Twitter's acquisition changed the trajectory of this work before it could ship. But the value of the effort extended beyond the specific navigation solution. The proposal and documentation became a model for how Design could identify systemic product problems, build the case for fixing them, and drive them toward prioritization without waiting for the roadmap to create an opening.

What It Reinforced

Some Problems Don't Fit on a Roadmap until Someone Makes Them Fit

Global navigation had been a known issue for years. It affected every professional product team. But because it crossed organizational boundaries and didn't belong to any single team, it kept not getting prioritized. The only way it moved forward was because Design treated it as a first-class initiative: writing the proposal, documenting the solution, and building alignment across the organization. Sometimes the most impactful work a design leader can do is the work that isn't on anyone's list yet.

Advocacy Is a Design Skill

I drafted the initial product proposal for this effort.
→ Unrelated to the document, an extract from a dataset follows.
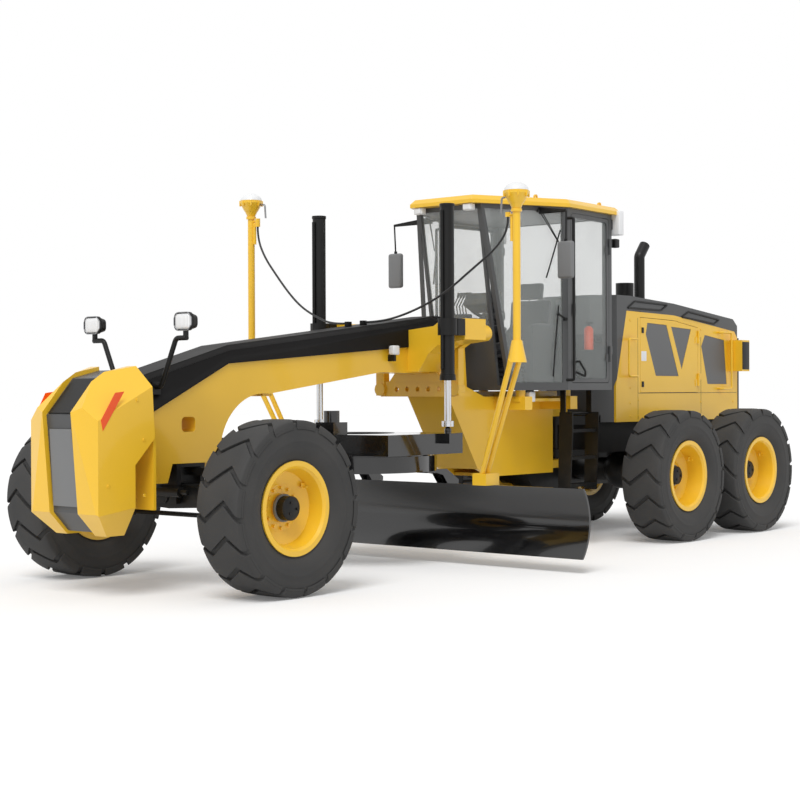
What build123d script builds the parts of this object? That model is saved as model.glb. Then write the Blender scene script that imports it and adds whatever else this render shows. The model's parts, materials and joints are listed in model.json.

Not the Product Manager. That wasn't because Product wasn't engaged. It was because no Product Manager owned the space that this problem lived in. If I had waited for someone else to frame the problem and propose it, I'd still be waiting. Design leaders who can articulate customer problems in the language of business objectives and frame solutions within engineering constraints create opportunities that wouldn't otherwise exist.

Navigation Is Never Just Navigation

The surface-level problem was that customers couldn't move between products easily. The actual problem was that Twitter's professional product ecosystem had outgrown its information architecture, and nobody had paused to reconcile the two. Solving it required understanding how identity, hierarchy, permissions, and product surfaces all interacted, which is why the Business Management work was a prerequisite. Good navigation is the visible expression of a system that makes sense underneath. If the system doesn't make sense, no amount of UI polish will fix what customers experience.